Counting Down the Most Memorable Penn State-Ohio State Games: 2001
In order to be excited about what is to come in the future, it is important to understand and appreciate the past. This coming Saturday marks the most anticipated contest to date in a new era of Penn State Football as the Nittany Lions take on the undefeated No. 9 Ohio State Buckeyes. But big games against Ohio State are nothing new.
This is the first installment of a five-part series that will take a look back at the most memorable Penn State-Ohio State games since the Nittany Lions joined the Big Ten in 1993. Hopefully this serves as both an informative and entertaining way to get you pumped up for Saturday’s matchup. Each day, we will provide a short recap of the selected game, and brief interviews with a few fans who were in attendance.
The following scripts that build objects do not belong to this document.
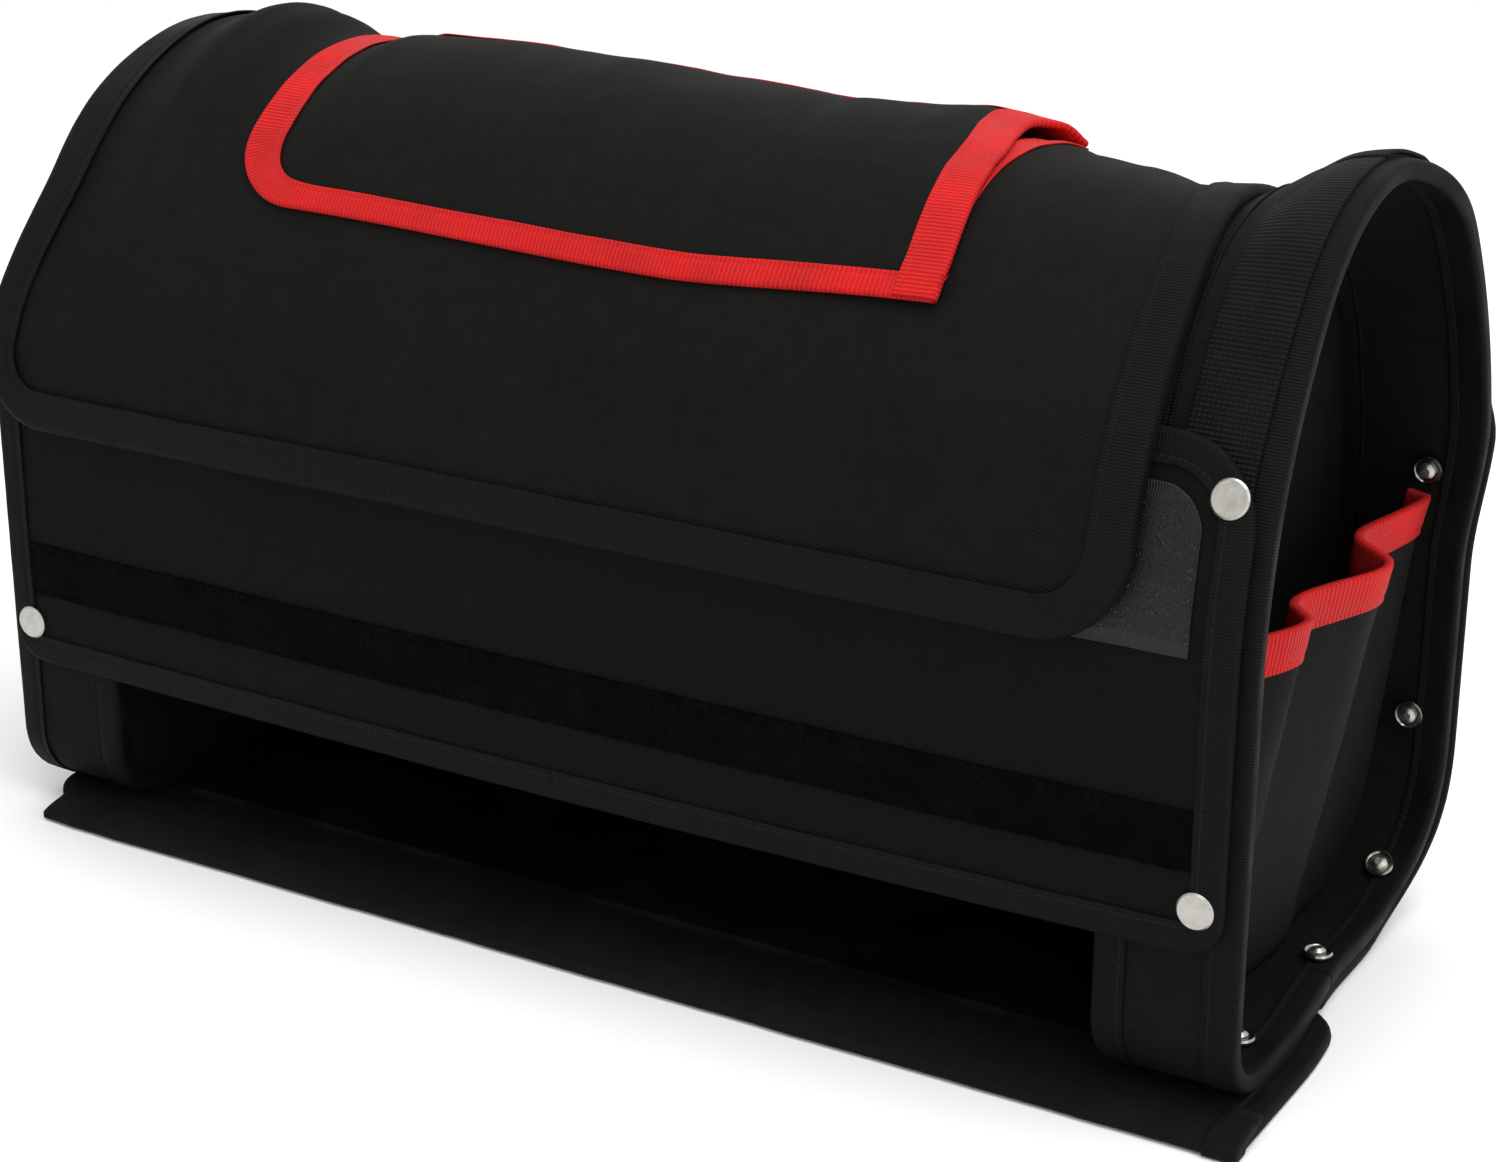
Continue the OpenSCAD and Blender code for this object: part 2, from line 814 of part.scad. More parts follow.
pocket_floor = lid_wall + rest_gap;
lid_pocket_left = lid_left + lid_pocket_left_inset;
lid_pocket_right = lid_right - lid_pocket_right_inset;

// the pocket seen from the end, up to its back edge just behind the crown
module lid_pocket_zone(grow) {
    translate([-bag_depth, spring])
        square([bag_depth + lid_pocket_back + grow, bag_depth + crown]);
}

// the pocket seen from the front, rounded at its front left corner only
module lid_pocket_outline(grow, corner) {
    rounded_area(lid_pocket_left - grow, lid_pocket_right + 2 * lid_pocket_corner,
        lid_pocket_low - grow, crown + bag_depth, corner, corner);
}

module lid_pocket_sheet(inner, outer, grow) {
    intersection() {
        along_x(lid_pocket_left - grow - overrun, lid_pocket_right + grow) intersection() {
            lid_band(inner, outer);
            lid_pocket_zone(grow);
        }
        through_depth() lid_pocket_outline(grow, lid_pocket_corner + grow);
    }
}

module lid_pocket() {
    color(black_cloth)
        lid_pocket_sheet(pocket_floor + tape_wall, pocket_floor + tape_wall + lid_pocket_wall, 0);
}

module lid_pocket_tape() {
    low = pocket_floor;
    high = pocket_floor + lid_pocket_wall + 2 * tape_wall;
    color(red_tape) difference() {
        lid_pocket_sheet(low, high, tape_wall);
        lid_pocket_sheet(low + tape_wall, high - tape_wall, 0);
        lid_pocket_sheet(0, high + overrun, -red_cover);
    }
}

// tape sewn on the lid beside the pocket's open edge
module lid_under_tape() {
    left = lid_pocket_right + tape_wall + rest_gap;
    color(red_tape) along_x(left, left + under_tape_show) intersection() {
        lid_band(lid_wall, lid_wall + tape_wall);
        lid_pocket_zone(0);
        translate([-bag_depth, lid_pocket_low]) square([2 * bag_depth, crown]);
    }
}

flap_start = flap_axis_y + flap_roll * fold_start_share;

// the flap's plan: square at the fold, rounded at the free edge
module flap_plan(grow) {
    corner = flap_corner + grow;
    left = flap_left - grow;
    right = flap_right + grow;
    translate([left, flap_start]) square([right - left, flap_end + grow - corner - flap_start]);
    translate([left + corner, flap_start])
        square([right - left - 2 * corner, flap_end + grow - flap_start]);
    for (x = [left + corner, right - corner])
        translate([x, flap_end + grow - corner]) circle(corner);
}

module flap() {
    color(black_cloth) difference() {
        from_above(flap_floor, flap_floor + flap_wall) flap_plan(0);
        flap_roll_space();
    }
}

// the space that the rolled fold takes
module flap_roll_space() {
    translate([flap_left - overrun, flap_axis_y, flap_axis_z]) rotate([0, 90, 0])
        cylinder(h = flap_right - flap_left + 2 * overrun, r = flap_roll);
}

module flap_binding() {
    clear_y = flap_axis_y + flap_roll + rest_gap;
    color(black_tape) intersection() {
        difference() {
            from_above(0, flap_floor + flap_wall + tape_wall) difference() {
                flap_plan(tape_wall);
                flap_plan_inside();
            }
            from_above(flap_floor, flap_floor + flap_wall) flap_plan(0);
            from_above(-overrun, flap_floor) flap_strip_area(rest_gap);
        }
        translate([flap_left - bag_depth, clear_y, -overrun])
            cube([flap_right - flap_left + 2 * bag_depth, bag_depth, hoop_foot]);
    }
}

module flap_plan_inside() {
    corner = flap_corner - tape_cover;
    left = flap_left + tape_cover;
    right = flap_right - tape_cover;
    top = flap_end - tape_cover;
    low = flap_start - overrun;
    translate([left, low]) square([right - left, top - corner - low]);
    translate([left + corner, low]) square([right - left - 2 * corner, top - low]);
    for (x = [left + corner, right - corner]) translate([x, top - corner]) circle(corner);
}

// where the strip lies on the face that closes against the front panel
module flap_strip_area(grow) {
    side = flap_corner + flap_strip_wall;
    translate([flap_left + side - grow, flap_end - overrun - loop_strip_height - grow])
        square([flap_right - flap_left - 2 * (side - grow), loop_strip_height + 2 * grow]);
}

module flap_strip() {
    color(grey_hook) from_above(flap_floor - flap_strip_wall, flap_floor) flap_strip_area(0);
}

module flap_roll_seam() {
    color(black_cloth) translate([flap_left, flap_axis_y, flap_axis_z]) rotate([0, 90, 0])
        cylinder(h = flap_right - flap_left, r = flap_roll);
}

hoop(true);  // hoop_left
hoop(false);  // hoop_right
hoop_binding(true, half_length, -1);  // hoop_left_outer_binding
hoop_binding(false, half_length, -1);  // hoop_right_outer_binding
hoop_binding(true, inner_rim, 1);  // hoop_left_inner_binding
hoop_binding(false, inner_rim, 1);  // hoop_right_inner_binding
webbing(true);  // webbing_left
webbing(false);  // webbing_right
end_wall_sheet(true);  // end_wall_left
end_wall_sheet(false);  // end_wall_right
end_pocket(true);  // end_pocket_left
end_pocket(false);  // end_pocket_right
end_pocket_tape(true);  // end_pocket_tape_left
end_pocket_tape(false);  // end_pocket_tape_right
front_panel();
front_panel_binding();
front_hook_strip();
front_loop_strip();
back_panel();
back_panel_binding();
base_binding();
floor_cloth();
base_board();
front_rivets();
back_rivets();
floor_rivets();
rivet_rings();
lid();
lid_binding();
lid_strip();
lid_roll_seam();
lid_pocket();
lid_pocket_tape();
lid_under_tape();
flap();
flap_binding();
flap_strip();
flap_roll_seam();
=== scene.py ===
import bmesh
import bpy
from math import asin, atan2, ceil, cos, exp, hypot, pi, radians, sin, sqrt
from mathutils import Matrix, Vector, noise


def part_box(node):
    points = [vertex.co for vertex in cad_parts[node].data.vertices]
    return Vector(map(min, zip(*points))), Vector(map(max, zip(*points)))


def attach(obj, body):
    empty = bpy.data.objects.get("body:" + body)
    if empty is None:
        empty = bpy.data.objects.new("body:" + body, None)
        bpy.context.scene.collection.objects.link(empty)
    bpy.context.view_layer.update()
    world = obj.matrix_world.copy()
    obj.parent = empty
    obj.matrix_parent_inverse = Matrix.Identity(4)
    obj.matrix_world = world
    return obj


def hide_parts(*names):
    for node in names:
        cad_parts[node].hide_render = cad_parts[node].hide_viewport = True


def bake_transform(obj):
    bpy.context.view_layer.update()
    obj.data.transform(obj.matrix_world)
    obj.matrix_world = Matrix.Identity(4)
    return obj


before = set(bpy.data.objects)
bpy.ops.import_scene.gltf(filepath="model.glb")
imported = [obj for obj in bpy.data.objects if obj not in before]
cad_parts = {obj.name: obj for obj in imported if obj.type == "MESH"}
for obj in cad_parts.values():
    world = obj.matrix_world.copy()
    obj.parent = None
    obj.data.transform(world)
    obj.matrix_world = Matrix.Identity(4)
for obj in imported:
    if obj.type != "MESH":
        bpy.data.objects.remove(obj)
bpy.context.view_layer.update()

mm = 0.001

# the bag's own sizes in mm, as the frame has them
bag = {"halfLength": 250.0, "halfDepth": 96.0, "foot": 8.0, "spring": 151.0, "crown": 289.0,
       "frontCorner": 24.0, "backCorner": 55.0, "topRadius": 75.0, "innerRim": 202.0, "hoopWall": 5.0,
       "tapeWall": 0.8, "panelStand": 2.1, "panelWall": 3.0}


# lines that the cloth follows: straight runs and arcs, in mm

def layPath(start, heading, turn, parts):
    return {"start": start, "heading": heading, "turn": turn, "parts": parts,
            "length": sum(part[0] for part in parts)}


def pathAt(path, along):
    # point on the line and the direction that points outwards there
    a, b = path["start"]
    angle, turn, left = path["heading"], path["turn"], along
    last = len(path["parts"]) - 1
    for index, (length, radius) in enumerate(path["parts"]):
        step = left if index == last or left < length else length
        if radius:
            after = angle + turn * step / radius
            a += turn * radius * (sin(after) - sin(angle))
            b -= turn * radius * (cos(after) - cos(angle))
            angle = after
        else:
            a += step * cos(angle)
            b += step * sin(angle)
        left -= step
        if left <= 0 or index == last:
            break
    return a, b, turn * sin(angle), -turn * cos(angle)


def sideRadius(half, rise, topRadius):
    return (half ** 2 + (rise - topRadius) ** 2 - topRadius ** 2) / (2 * (half - topRadius))


def archPath(front, back, foot, top, frontCorner, backCorner, topRadius):
    # closed outline seen from the right end, from the middle of the foot towards the front
    rise = top - bag["spring"]
    frontSide, backSide = sideRadius(front, rise, topRadius), sideRadius(back, rise, topRadius)
    frontTurn = atan2(rise - topRadius, frontSide - front)
    backTurn = atan2(rise - topRadius, backSide - back)
    wall = bag["spring"] - foot
    return layPath((0, foot), pi, -1, [
        (front - frontCorner, None), (frontCorner * pi / 2, frontCorner), (wall - frontCorner, None),
        (frontSide * frontTurn, frontSide), (topRadius * (pi - frontTurn - backTurn), topRadius),
        (backSide * backTurn, backSide), (wall - backCorner, None),
        (backCorner * pi / 2, backCorner), (back - backCorner, None)])


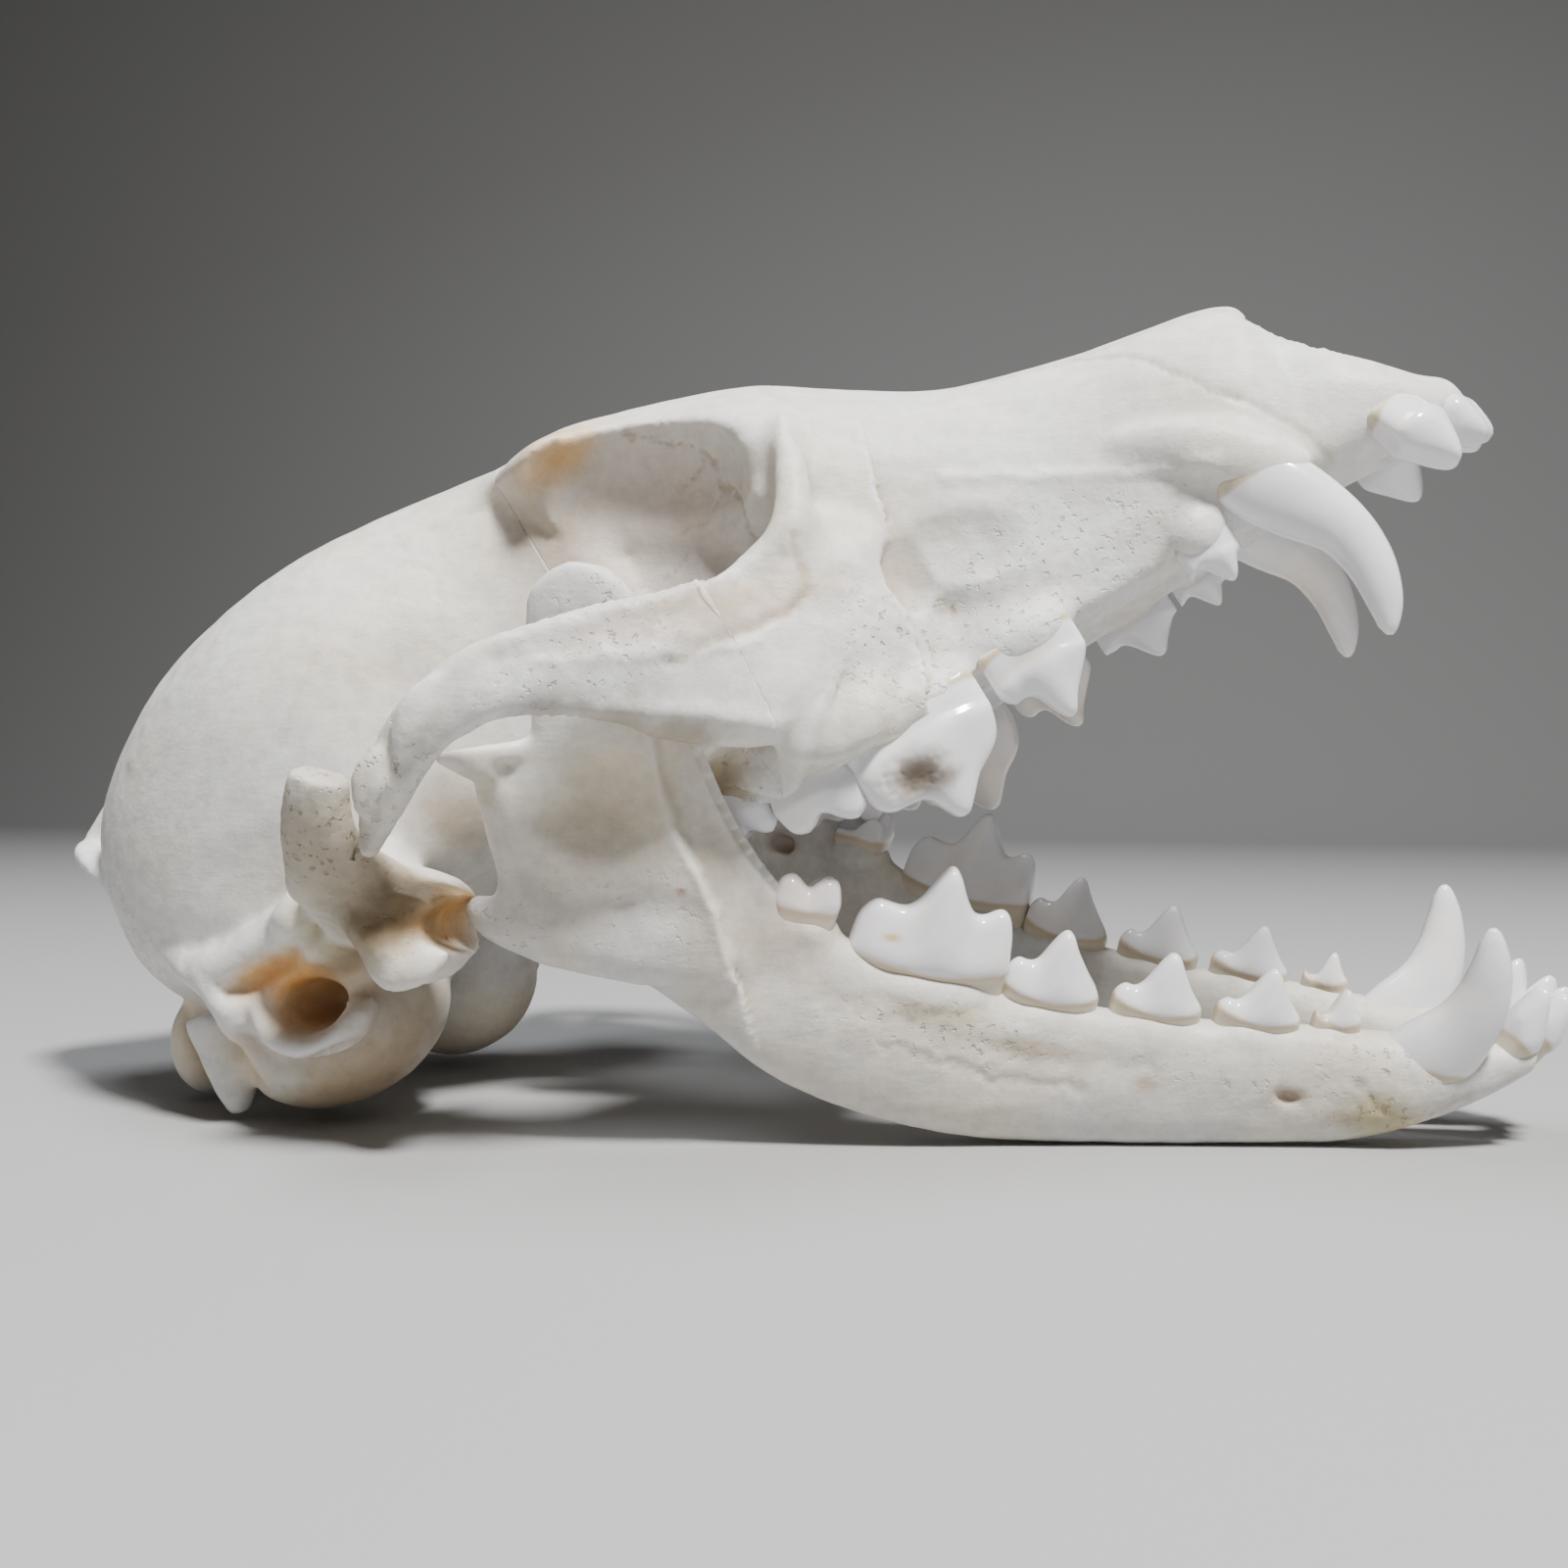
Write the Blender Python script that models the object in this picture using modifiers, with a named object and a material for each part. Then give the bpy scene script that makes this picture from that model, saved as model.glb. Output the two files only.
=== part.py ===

Today, we are taking a look back at the 2001 game, with Joshua Guiher (@collegiatestdms), Matt de Bear (@psumatt2005) and Russ Huff (@mcbgLions) recalling their memories.
This game played on October 27, 2001 is memorable for what happened on the field and for what the victory signified. The 1-4 Nittany Lions would rally to overcome a 27-9 deficit and the eventual victory gave Joe Paterno his 324th win, passing Alabama coach Bear Bryant and moving up to number one on the all-time list. The comeback started three minutes into the third quarter when freshman quarterback Zack Mills ran 69 yards down the right sideline for a touchdown. The signal caller would then toss touchdown passes to receiver Tony Johnson and running back Eric McCoo.
McCoo’s score early in the fourth quarter gave the Blue and White a 29-27 lead. It proved to be enough but not without some frightening moments. The Buckeyes moved down the field to set up a 35-yard field goal attempt for future NFL first round pick Mike Nugent with three minutes remaining. Penn State defensive tackle Jimmy Kennedy (another first round pick) was able to get a hand up and block the kick. The Buckeyes would not get another opportunity as running back Larry Johnson and Mills ran out the clock with big gains on the ground. What would become a familiar scene over the years unfolded minutes later, as Paterno and his wife Sue celebrated a milestone victory on the field with his players surrounding him.
Longtime Penn State fan Russ Huff has been to games at Beaver Stadium since the structure’s early years when capacity was nearly half of what it is now. A season ticket holder since 1978, he has seen plenty of football and remembers the special feeling from that day. Paterno was never able to defeat Bear Bryant when the two friends went head to head, but on the cold October day that featured a few snow flurries, “Joe Pa finally beat the Bear,” said Huff.
Joshua Guiher was a senior at the time and vividly remembers Mills’ momentum swinging run. “That play totally changed the game. They were still down by two scores, but people started to think that the deficit wasn’t insurmountable,” said Guiher.
Guiher, the current owner of the Fraser Street Deli, watched it unfold from the second row of the student section. Two people in the first row had an interesting time. “This one guy would always dress as Braveheart, and he was standing there in freezing weather wearing only a kilt and sandals,” recalled Guiher. The old stadium railing featured only two horizontal bars, and while Guiher remained in the stands, the student in the Braveheart costume and the person next to him took advantage and made it on the field. He only saw two people from his section make it down, but believes that is the last time security personnel were somewhat relaxed in that type of situation.
In contrast to Guiher, Matt de Bear was only a freshman, but that Saturday would go down as one of the best Penn State experiences for the Blue Band trumpet player. “The band was in Evanston the week before when Penn State got its first win of the season against Northwestern. It was nice to get one, but there was not much confidence heading into the Ohio State game,” said de Bear.
While fans were not too optimistic, the band was prepared if the Nittany Lions were able to pull off the upset win. “We had been practicing a 324 formation all week in rehearsal to do as part of our post game package, but it never really happened with the already big celebration for Joe,” said de Bear.
Before the Blue Band had its own building, members would get dressed on game day at the Bryce Jordan Center. After changing back into street clothes and meeting up with his parents who drove from Columbus, Ohio to visit him, that magical feeling of football on a college campus began to set in for the first semester freshman as he walked by several tailgates.
“Everyone was genuinely happy — happy for Joe, happy to beat Ohio State.” They had good reason to be. During the “Dark Years” from 2000 through 2004, fans were often starving for meaningful games and memorable moments, and he had no intentions of forgetting the first home victory that he witnessed as a student.
“I’ve had fantastic football and non-football experiences in State College, but that was the first time I really got a feel for what this place is like and how special it is,” said de Bear.